By Quentin Langley

 

A year on from the Gulf of Mexico crisis, BP is still in trouble. JPMorgan Cazenove reckons that BP’s assets are worth $245 billion. The market capitalisation of the group is only $145 billion. BP’s reputation is currently a $100 billion drag on the value of the company. In principle a takeover could be launched offering substantial premium on the current share price and still make a very healthy profit.


Of course, a takeover bid might not succeed. The share price is set by the willingness of a relatively small number of shareholders to sell. Imagine it as a Dutch auction, in which you keep raising your bid until someone sells. The price you pay, therefore, is set by the shareholder most willing to sell – the one who values the company the least. Any takeover therefore requires a premium price, and only the market can tell how high the premium would need to be to get 51% of the shareholders to sell.


A takeover bid for BP could work in a number of ways. It could be simply be another management team believing it could run largely the same company better, perhaps with a different name.


It could be a major competitor – such as Shell or Exxon – looking to take over the bulk of BP’s business. To clear regulatory hurdles, such a bid would have to involve some asset disposal in some markets where the combined market share would be higher than regulators would allow.


A third option would be an express breakup bid. This would involve someone buying the company with a view to selling off the assets fairly promptly. The ‘downstream’ assets – refining and retail – would have to be sold with some deference to competition laws around the world. The ‘upstream’ – exploration and production – is already part of a widely fractured and highly competitive market, with huge nationalised businesses and many smaller public companies, all of which are largely anonymous. The well known downstream companies such as BP, Shell and Exxon are significant players in the upstream market, but they are not the largest.
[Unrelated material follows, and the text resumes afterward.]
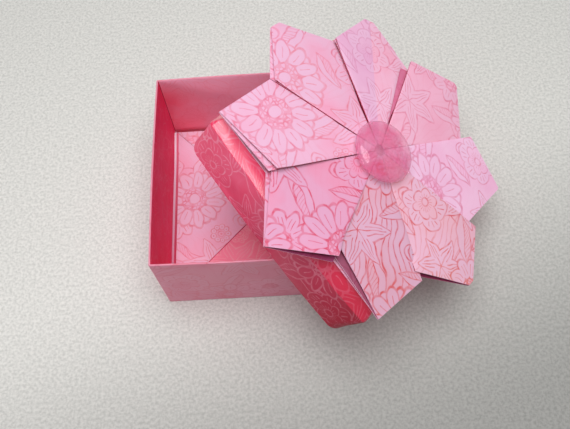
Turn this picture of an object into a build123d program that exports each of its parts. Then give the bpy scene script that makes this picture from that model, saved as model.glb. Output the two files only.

There are inevitable controversies and risks in the upstream market, and not just the environmental risks that BP encountered in the Gulf. Shell was, for many years, criticised for its relationship with the Nigerian military dictatorship. While Nigeria is now a democracy there remain many oil rich countries with appalling human rights records. Upstream companies that also have a retail presence are subject to retail boycotts if they make strategic errors in their upstream business.


But in the days of brandjacking, upstream only companies are no longer immune from consumer or environmental campaign. The Greenpeace campaigns against Sinar Mas and APP have focussed on picking off major customers with high profile downstream brands, such as Nestlé, Burger King, Unilever and Mattel. The current Ken & Barbie campaign is really aimed at a largely anonymous Indonesian pulp and paper company.


So any break up between the upstream and downstream arms of BP might not secure the benefits some commentators imagine.


BP’s mishandling of the Gulf of Mexico crisis combined with the twin brandjackings from Greenpeace and Josh Simpson has left the BP name very badly damaged. The current management is going to have to articulate a plan for dealing with this, or a takeover bid is likely to follow.